→ **TASK TO COMPLETE**
Below are records; count the lines in them that hold "structure" and give only the count.

[Object data in JSON]
::::::::::
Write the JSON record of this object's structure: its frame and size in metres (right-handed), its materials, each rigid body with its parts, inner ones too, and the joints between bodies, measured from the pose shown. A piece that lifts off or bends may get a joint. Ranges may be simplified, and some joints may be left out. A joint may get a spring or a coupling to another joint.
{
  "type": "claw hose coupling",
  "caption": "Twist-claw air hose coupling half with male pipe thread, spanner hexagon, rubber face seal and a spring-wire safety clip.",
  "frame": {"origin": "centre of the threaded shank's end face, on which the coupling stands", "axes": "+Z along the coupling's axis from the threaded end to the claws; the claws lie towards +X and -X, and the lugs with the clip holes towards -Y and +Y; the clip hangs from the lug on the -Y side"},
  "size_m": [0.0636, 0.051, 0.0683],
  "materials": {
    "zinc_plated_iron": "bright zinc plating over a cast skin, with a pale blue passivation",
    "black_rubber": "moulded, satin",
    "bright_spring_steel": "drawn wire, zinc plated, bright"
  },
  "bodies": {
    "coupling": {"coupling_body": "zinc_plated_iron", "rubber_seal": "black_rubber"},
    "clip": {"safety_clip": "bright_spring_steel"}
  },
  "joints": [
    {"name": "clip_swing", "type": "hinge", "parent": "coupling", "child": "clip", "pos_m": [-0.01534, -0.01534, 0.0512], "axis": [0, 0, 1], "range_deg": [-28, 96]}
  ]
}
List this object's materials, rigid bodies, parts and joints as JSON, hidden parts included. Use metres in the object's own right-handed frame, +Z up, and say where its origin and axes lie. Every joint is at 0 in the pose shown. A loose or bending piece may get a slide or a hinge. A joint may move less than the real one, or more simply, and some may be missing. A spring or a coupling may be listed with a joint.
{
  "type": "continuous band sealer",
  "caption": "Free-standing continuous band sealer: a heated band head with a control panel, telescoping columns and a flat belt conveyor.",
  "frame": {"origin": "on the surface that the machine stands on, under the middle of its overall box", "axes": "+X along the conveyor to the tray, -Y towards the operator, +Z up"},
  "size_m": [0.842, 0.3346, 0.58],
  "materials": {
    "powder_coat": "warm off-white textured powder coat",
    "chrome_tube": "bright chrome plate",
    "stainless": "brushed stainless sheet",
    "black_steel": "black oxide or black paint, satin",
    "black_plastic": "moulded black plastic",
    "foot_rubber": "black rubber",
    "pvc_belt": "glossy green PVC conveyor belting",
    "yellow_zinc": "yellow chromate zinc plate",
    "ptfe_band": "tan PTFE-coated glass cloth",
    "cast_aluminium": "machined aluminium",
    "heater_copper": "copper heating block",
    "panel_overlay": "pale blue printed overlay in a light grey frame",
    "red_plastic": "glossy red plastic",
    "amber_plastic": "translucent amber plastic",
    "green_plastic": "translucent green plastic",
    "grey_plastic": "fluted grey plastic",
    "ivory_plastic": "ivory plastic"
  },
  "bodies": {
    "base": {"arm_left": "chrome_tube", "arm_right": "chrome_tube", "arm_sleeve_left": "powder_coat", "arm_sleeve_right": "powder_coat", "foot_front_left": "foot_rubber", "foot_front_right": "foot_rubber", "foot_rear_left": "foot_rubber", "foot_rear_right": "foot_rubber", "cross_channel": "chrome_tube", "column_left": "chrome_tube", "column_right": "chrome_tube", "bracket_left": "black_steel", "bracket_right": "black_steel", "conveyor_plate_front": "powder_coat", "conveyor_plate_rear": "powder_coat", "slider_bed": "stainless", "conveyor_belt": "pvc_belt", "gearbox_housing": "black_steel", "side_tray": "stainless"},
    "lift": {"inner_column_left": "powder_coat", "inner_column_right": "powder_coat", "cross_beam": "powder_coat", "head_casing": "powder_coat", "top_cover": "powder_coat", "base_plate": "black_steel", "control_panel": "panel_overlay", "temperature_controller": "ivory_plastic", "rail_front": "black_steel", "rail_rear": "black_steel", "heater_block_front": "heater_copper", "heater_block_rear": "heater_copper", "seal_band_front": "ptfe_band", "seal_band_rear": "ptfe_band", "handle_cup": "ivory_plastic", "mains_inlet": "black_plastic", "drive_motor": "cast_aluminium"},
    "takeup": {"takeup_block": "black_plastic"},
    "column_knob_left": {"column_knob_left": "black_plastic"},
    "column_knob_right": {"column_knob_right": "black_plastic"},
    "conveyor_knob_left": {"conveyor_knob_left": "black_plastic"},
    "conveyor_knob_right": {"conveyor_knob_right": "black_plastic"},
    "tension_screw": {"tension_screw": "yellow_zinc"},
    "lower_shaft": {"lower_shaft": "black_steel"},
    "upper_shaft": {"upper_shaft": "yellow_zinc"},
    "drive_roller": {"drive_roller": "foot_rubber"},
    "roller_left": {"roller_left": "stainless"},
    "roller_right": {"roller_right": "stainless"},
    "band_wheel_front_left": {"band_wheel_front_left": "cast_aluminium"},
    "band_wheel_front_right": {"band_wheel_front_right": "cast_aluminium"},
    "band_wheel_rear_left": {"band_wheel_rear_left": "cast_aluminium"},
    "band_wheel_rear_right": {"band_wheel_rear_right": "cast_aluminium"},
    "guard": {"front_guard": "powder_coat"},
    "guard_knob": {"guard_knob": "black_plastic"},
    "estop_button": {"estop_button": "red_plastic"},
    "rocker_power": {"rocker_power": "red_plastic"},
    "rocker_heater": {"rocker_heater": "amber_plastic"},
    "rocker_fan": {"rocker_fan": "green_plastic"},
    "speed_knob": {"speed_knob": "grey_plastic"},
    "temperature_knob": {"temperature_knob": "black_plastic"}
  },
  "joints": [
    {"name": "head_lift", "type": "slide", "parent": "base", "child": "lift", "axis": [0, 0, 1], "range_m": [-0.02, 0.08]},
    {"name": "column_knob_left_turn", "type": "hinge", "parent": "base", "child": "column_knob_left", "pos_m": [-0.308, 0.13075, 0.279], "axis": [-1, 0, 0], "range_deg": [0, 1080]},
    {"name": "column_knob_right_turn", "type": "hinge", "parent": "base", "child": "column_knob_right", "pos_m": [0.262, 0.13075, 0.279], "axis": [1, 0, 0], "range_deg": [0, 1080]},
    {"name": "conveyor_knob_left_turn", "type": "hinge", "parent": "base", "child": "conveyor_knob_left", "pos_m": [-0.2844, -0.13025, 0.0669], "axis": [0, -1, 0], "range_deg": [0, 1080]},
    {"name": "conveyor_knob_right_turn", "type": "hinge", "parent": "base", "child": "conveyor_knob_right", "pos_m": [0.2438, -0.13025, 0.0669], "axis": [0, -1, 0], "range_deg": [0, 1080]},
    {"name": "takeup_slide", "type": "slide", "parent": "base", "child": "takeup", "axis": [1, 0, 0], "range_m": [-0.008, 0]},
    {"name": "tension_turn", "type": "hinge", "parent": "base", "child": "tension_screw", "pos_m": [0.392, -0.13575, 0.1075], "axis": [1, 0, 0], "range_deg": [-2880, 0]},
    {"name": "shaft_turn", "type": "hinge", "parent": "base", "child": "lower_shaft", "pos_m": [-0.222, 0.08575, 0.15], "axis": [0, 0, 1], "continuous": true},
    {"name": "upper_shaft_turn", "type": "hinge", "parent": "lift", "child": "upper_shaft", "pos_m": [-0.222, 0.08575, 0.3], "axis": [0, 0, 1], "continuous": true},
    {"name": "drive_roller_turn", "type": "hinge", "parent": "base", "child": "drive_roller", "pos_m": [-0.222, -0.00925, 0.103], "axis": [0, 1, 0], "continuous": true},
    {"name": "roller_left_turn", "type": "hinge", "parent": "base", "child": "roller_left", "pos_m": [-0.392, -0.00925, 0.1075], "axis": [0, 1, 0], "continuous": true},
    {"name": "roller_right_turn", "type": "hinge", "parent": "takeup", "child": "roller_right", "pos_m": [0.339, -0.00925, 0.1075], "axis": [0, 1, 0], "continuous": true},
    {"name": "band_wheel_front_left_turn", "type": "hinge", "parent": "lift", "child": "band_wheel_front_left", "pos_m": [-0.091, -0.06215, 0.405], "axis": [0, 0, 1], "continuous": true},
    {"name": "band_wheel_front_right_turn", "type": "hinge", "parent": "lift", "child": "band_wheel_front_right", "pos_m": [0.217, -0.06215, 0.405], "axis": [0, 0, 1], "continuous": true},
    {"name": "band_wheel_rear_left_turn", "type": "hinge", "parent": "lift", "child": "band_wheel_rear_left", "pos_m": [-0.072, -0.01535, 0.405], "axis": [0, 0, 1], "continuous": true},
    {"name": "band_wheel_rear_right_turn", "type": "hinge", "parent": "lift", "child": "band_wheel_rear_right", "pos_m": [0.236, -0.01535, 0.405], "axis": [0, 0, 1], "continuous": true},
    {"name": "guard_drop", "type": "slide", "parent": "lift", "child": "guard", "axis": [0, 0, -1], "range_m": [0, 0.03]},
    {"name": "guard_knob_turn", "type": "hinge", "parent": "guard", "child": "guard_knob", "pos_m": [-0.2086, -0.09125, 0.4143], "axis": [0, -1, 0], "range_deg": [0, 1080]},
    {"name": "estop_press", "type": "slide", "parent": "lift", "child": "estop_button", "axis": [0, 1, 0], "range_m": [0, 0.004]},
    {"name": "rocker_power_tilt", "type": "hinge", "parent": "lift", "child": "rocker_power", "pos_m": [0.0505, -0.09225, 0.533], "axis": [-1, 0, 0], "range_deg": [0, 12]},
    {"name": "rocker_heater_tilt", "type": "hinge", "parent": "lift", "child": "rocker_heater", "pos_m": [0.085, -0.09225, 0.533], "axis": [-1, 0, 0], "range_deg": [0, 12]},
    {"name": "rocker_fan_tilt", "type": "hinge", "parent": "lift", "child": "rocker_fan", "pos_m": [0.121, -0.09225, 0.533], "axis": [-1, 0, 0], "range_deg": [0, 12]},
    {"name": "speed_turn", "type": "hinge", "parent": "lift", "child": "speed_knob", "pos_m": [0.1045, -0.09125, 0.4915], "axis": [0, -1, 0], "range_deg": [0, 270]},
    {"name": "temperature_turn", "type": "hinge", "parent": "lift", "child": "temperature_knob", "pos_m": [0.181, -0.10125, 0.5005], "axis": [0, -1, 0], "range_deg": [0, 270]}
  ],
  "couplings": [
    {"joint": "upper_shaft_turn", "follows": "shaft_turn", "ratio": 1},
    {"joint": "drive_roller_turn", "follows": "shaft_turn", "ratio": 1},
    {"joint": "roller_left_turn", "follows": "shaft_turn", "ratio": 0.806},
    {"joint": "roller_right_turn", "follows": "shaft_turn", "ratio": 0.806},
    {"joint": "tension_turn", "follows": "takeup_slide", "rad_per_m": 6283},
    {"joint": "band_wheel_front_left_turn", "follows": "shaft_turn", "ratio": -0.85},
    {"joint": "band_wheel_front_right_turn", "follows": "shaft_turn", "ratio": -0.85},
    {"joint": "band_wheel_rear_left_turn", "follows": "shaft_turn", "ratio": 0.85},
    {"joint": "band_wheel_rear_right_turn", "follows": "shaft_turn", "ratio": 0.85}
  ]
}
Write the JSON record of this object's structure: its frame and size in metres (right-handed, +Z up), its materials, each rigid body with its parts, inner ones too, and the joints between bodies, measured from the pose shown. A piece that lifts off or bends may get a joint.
::::::::::
→ **REPLY**
2